Le défi de la fragilité
 
C’est avec beaucoup de finesse, et en suivant la composition propre au recueil, que le violoncelliste et performeur Remy Bélanger de Beauport, chef d’orchestre et maître de cérémonie pour l’occasion, a proposé cette « mise en oreille immersive » de la poésie de Quinn. En toute transparence, il n’a pas hésité à faire entendre au public les instructions données aux musiciens, lui permettant de réaliser à quel point la chance est donnée à certains de jouer à l’oreille et de s’élever dans l’espace sonore. En première partie, les artistes se sont exécutés pour « jouer 5 à la fois tout au plus, lire à l’instrument un fragment de texte, jouer en opposition ou imiter un autre musicien ». Ils étaient ensuite invités à jouer les images de haut en bas ou inversement, de tirer parti d’un détail ou de sa totalité. Suivait des instructions concernant les aigus et les basses, la longueur des sons et des interventions.

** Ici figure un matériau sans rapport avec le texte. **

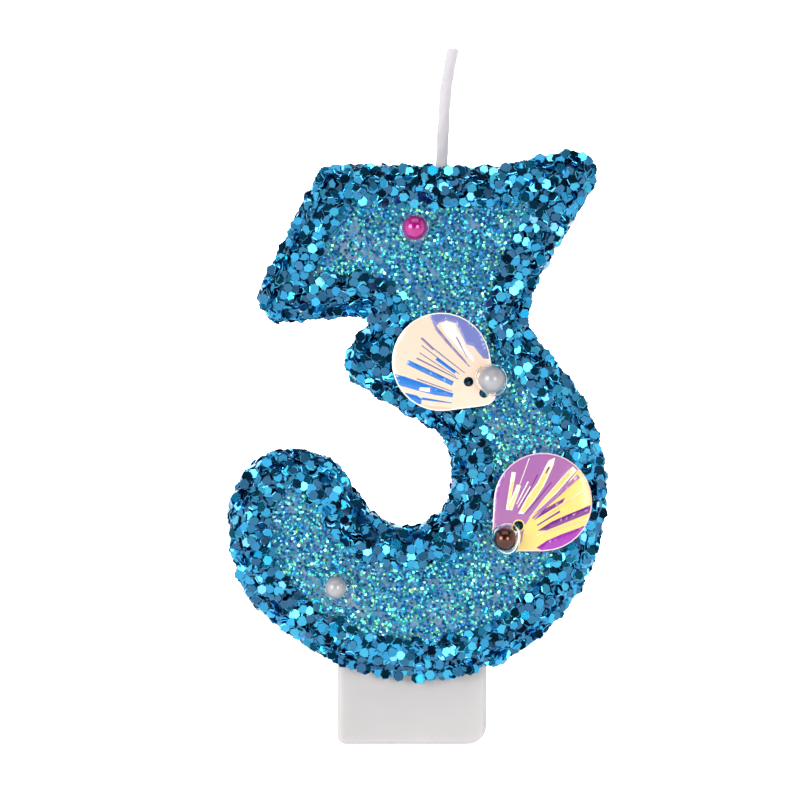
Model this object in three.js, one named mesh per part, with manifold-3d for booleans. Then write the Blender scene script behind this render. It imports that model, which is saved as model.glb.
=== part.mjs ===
// Number birthday candle: a figure three cast in wax on a push-in foot, with a cotton wick,
// a crust of chunky glitter round its edge, a coat of fine glitter on its face, and pearls and
// shell sequins glued on the front. Units are millimetres.
//
// The numeral is drawn upright in its own plane: x to the right, y up, z towards the front.
// y = 0 is the underside of the foot, x = 0 the foot's middle and z = 0 the wax's mid-plane.
// The exported group turns that plane upright, so the part has +Z up and faces -Y.
import * as THREE from "three";
import { mergeVertices } from "three/addons/utils/BufferGeometryUtils.js";
import Module from "manifold-3d";

const wasm = await Module();
wasm.setup();

// ---- Driving dimensions ----

const FIGURE_HEIGHT = 59.6; // the wax numeral, from the bottom of its bowl to the tip of its horn
const WAX_THICKNESS = 9;
const WAX_EDGE = 0.35; // rounding of the cast edges

const FOOT_WIDTH = 17.6;
const FOOT_STEP = 0.5; // how far the foot's front and back lie behind the numeral's
const FOOT_HEIGHT = 9; // from the underside to the bottom of the bowl
const FOOT_ROOT = 4; // how far the foot runs up into the bowl
const FOOT_LEFT_ROUND = 0.7;
const FOOT_RIGHT_ROUND = 2.2;

const FIT = 0.1; // clearance left between neighbouring pieces
const GLUE_COAT = 0.3; // glue under the chunky glitter
const CRUST = 1.1; // depth of the chunky glitter
const CRUST_EDGE = 0.9; // rounding of the crust's outer edges
const FRONT_LAP = 2.6; // how far glue and crust reach in over the front face
const BACK_LAP = 1.5;
const FACE_COAT = 0.7; // fine glitter in clear gel
const FACE_EDGE = 0.3;

const WICK_AT = { x: 3.5, y: 57.9 }; // where it leaves the top edge, on the drawn numeral
const WICK_DIAMETER = 1.4;
const WICK_EXPOSED = 15.7; // above the top edge of the wax
const WICK_BURIED = 21;
const WICK_LEAN = 1.3; // how far the tip leans to the right
const WICK_BORE_CLEARANCE = 0.3;

const SEQUIN_RADIUS = 5.8; // round fan of a shell sequin
const SEQUIN_HINGE = 7.7; // from the fan's centre to the hinge end
const SEQUIN_HINGE_ROUND = 1.6;
const SEQUIN_THICKNESS = 0.3;
const SEQUIN_HOLE = 1.15;
const SEQUIN_HOLE_EDGE = 1.45; // from the hinge end to the first hole's centre
const SEQUIN_HOLE_SPACING = 2.25;
const RIB_COUNT = 7;
const RIB_SPREAD = THREE.MathUtils.degToRad(56); // angle between the two outermost ribs
const RIB_WIDTH = 0.5;
const RIB_HEIGHT = 0.25;
const RIB_CENTRE_EDGE = 0.5; // from the hinge end to the point the ribs fan out from
const RIB_START = 4.4; // from that point to a rib's near end
const RIB_MARGIN = 0.7; // between a rib's far end and the fan's edge
const PAD_RADIUS = 1.7; // glue under a sequin
const COLLAR_WIDTH = 0.7; // glue round a pearl, beyond its seat
const COLLAR_SEAT = THREE.MathUtils.degToRad(62); // how far up the pearl the glue climbs

// ---- The numeral's outline ----

// A belt drawn tight round these discs, taken anticlockwise, is the outline of the wax. A hollow
// disc lies outside the wax, and the belt bends back round it. They are drawn for a numeral
// DRAWN_HEIGHT tall, with y = 0 at the bottom of the bowl.
const DRAWN_HEIGHT = 59.6;
const NUMERAL = [
  { part: "bowl", x: 0.7, y: 20.8, r: 20.8 },
  { part: "right notch", x: 17.7, y: 41.5, r: 5.6, hollow: true },
  { part: "flank below the horn", x: 25.4, y: 41.7, r: 13, hollow: true },
  { part: "horn", x: 19, y: 58.4, r: 1.2 },
  { part: "dip beside the horn", x: 8.5, y: 69.6, r: 12, hollow: true },
  { part: "top left corner", x: -9.2, y: 57.3, r: 0.6 },
  { part: "tip of the bar", x: -15.3, y: 44, r: 1.3 },
  { part: "notch under the bar", x: -6.1, y: 40.9, r: 2.5, hollow: true },
  { part: "nub at the waist", x: -4.8, y: 36.2, r: 1.5 },
  { part: "upper side of the eye", x: 0.4, y: 24.6, r: 5.9, hollow: true },
  { part: "bottom of the eye", x: -0.8, y: 22.2, r: 7.3, hollow: true },
  { part: "end of the hook", x: -14, y: 18.4, r: 5.8 },
  { part: "left side of the bowl", x: -8.1, y: 16, r: 11.9 },
];
const SCALE = FIGURE_HEIGHT / DRAWN_HEIGHT;
const onNumeral = (x, y) => new THREE.Vector2(x * SCALE, y * SCALE + FOOT_HEIGHT);

const ARC_STEP = THREE.MathUtils.degToRad(12);
const SMALLEST_ROUND = 0.15; // a corner that an inset would sharpen keeps this radius

// The outline of a belt round the discs, moved outwards by grow, as a list of points.
function belt(discs, grow = 0) {
  const around = discs.map(({ x, y, r, hollow }) => ({
    centre: new THREE.Vector2(x, y),
    reach: (hollow ? -r : r) + grow,
  }));
  const next = (i) => (i + 1) % around.length;
  // Each straight run touches two discs. Its outward normal leans by their difference in reach.
  const runs = around.map((a, i) => {
    const b = around[next(i)];
    const along = b.centre.clone().sub(a.centre);
    const lean = (a.reach - b.reach) / along.length();
    const e = along.normalize();
    const side = Math.sqrt(1 - lean * lean);
    const normal = new THREE.Vector2(e.x * lean + e.y * side, e.y * lean - e.x * side);
    return { normal, offset: normal.dot(a.centre) + a.reach };
  });
  const points = [];
  around.forEach((disc, i) => {
    const before = runs[(i + runs.length - 1) % runs.length];
    const after = runs[i];
    let { centre, reach } = disc;
    if (!discs[i].hollow && reach < SMALLEST_ROUND) {
      reach = SMALLEST_ROUND;
      centre = meeting(before, after, reach);
    }
    let turn = after.normal.angle() - before.normal.angle();
    if (turn < 0) turn += 2 * Math.PI;
    if (discs[i].hollow) turn -= 2 * Math.PI;
    const steps = Math.max(2, Math.ceil(Math.abs(turn) / ARC_STEP));
    for (let k = 0; k <= steps; k++) {
      const angle = before.normal.angle() + (turn * k) / steps;
      points.push(
        new THREE.Vector2(Math.cos(angle), Math.sin(angle)).multiplyScalar(reach).add(centre),
      );
    }
  });
  return points;
}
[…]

Diriger ou accompagner le poème, jouer l’idée, passer son tour, de façon soutenue et douce, ou le temps d’un souffle : voilà ce qui composait la partition de l’Ensemble en suivant le texte, dont les parties était numérotées et quelques vers soulignés. Une partition qui « laisse une grande liberté et donc une grande responsabilité », comme le soulignait Bélanger de Beauport en introduction du récital: « Comment jouer avec la poésie sans jamais devenir un bruit de fond pas pertinent? Comment prendre notre place tout en soutenant la poésie dans toute sa fragilité ? »
 
À l’exemple du percussionniste Raphael Guay dont de la sirène tranquille étend son bruit afin de souligner les mots sans s’imposer, l’EMIQ répond à ces questions. L’Ensemble  nous offre cette expérience exceptionnelle de recevoir un poème tel que Pas de tombeau pour les lieux, peaufiné et senti, intime et baigné de mémoire ; de le recevoir en présence directe, transmis dans un flux musical à la fois dense et aérien. Les mots se mêlent aux ambiances oniriques, la voix est portée par des trames sonores inquiétantes et ondulées, aux alarmes douces et aux souffles multiples. Pas de tombeau pour les lieux, dans sa version orchestrale, en mène large et respire. L’œuvre nous amène au bord du rêve, mais loin du gouffre.